Some of the plot thickeners are quite instructive. Take for instance the view that emerged during the 1960s and early 1970s, according to which the planet was probably facing a new ice age. That view was embraced by some of the same investigators who today are quite certain the Earth is headed for some serious warming. To be fair, however, that shift is by no means just a reversal of opinion. Rather, it represents a refinement of a still-evolving climate theory--an outcome that should come as no surprise to anyone familiar with the way science really works. In fact, the current understanding among most climate scientists is that both views (warming and cooling) are right. We are facing both near-term global warming, because of a buildup of greenhouse gases, and an eventual serious cooling (another ice age), probably as a consequence of small shifts in the Earth's axis of rotation. Weart's approach, then, gives just the kind of treatment that places the history of ideas in the context they demand.

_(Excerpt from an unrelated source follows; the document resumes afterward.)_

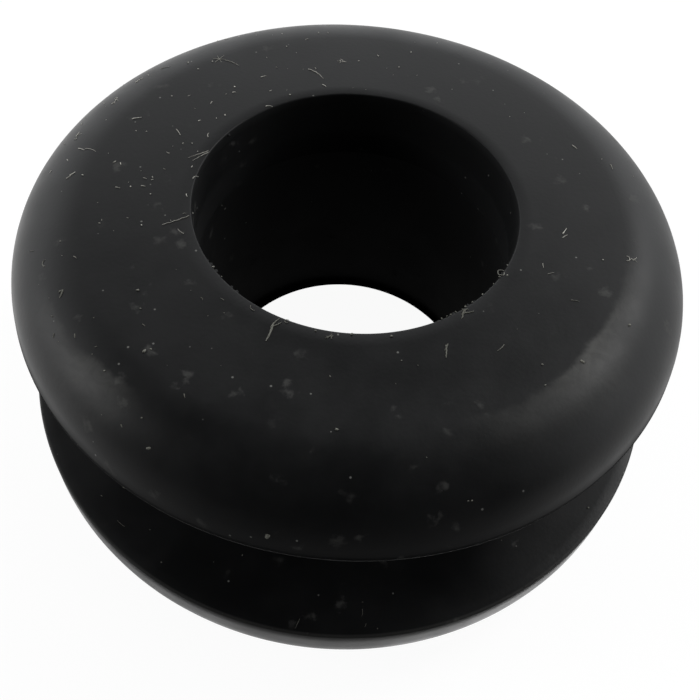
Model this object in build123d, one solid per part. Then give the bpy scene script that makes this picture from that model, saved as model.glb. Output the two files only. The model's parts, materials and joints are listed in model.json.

Weart is probably correct in asserting that the consensus today is more reliable and more robust than the ice-age predictions of thirty years ago. The belief in a human-induced warming trend is more widely held within the scientific community than the belief in a coming ice age ever was. The evidence for an anthropogenic cause of recent warming also rests on firmer foundations, given that climate-modeling tools are far more sophisticated now than they were in the 1970s. Still, science is not an enterprise in which "majority rules." And Weart reports that though nearly all the computer models now agree in "predicting" the present climate--that is, taking into account conditions and trends in the past, their computational results are in accord with today's climate--the critics of global warming point out that the models have been "laboriously 'tuned' to match [current climate] by adjusting a variety of arbitrary parameters."

None of these caveats imply that the climate modelers are wrong; science generally makes gradual progress toward the truth. But the caveats ought to remind people that when climate models are projected into the future, their predictions should be viewed with some degree of caution, particularly when it comes to the assumptions built into the models. In most places Weart is appropriately cautious in his assertions, reminding his readers that

scientists rarely label a proposed answer to a scientific question "true" or "false," but rather consider how likely it is to be true. Normally a new body of data will shift opinion only in part, making the idea seem a bit more likely or less likely.

Weart also is forthcoming about the many uncertainties about global warming that remain, despite the present consensus.

Weart's decision to write from the historical perspective--understandable as that is for a historian of science--does present some structural problems for the reader. For one thing, information on specific topics is spread throughout the book. Readers who want to know about the role of aerosols in the global climate, for instance, have to read about the subject in dribs and drabs. They won't find out whether, on balance, aerosols tend to warm or to cool the planet until they are three-quarters of the way through the book. That's a more serious shortcoming than it may at first appear, because aerosols are one example of what global-warming skeptics call a "fudge factor": one whose effects can be arbitrarily adjusted in the computer models.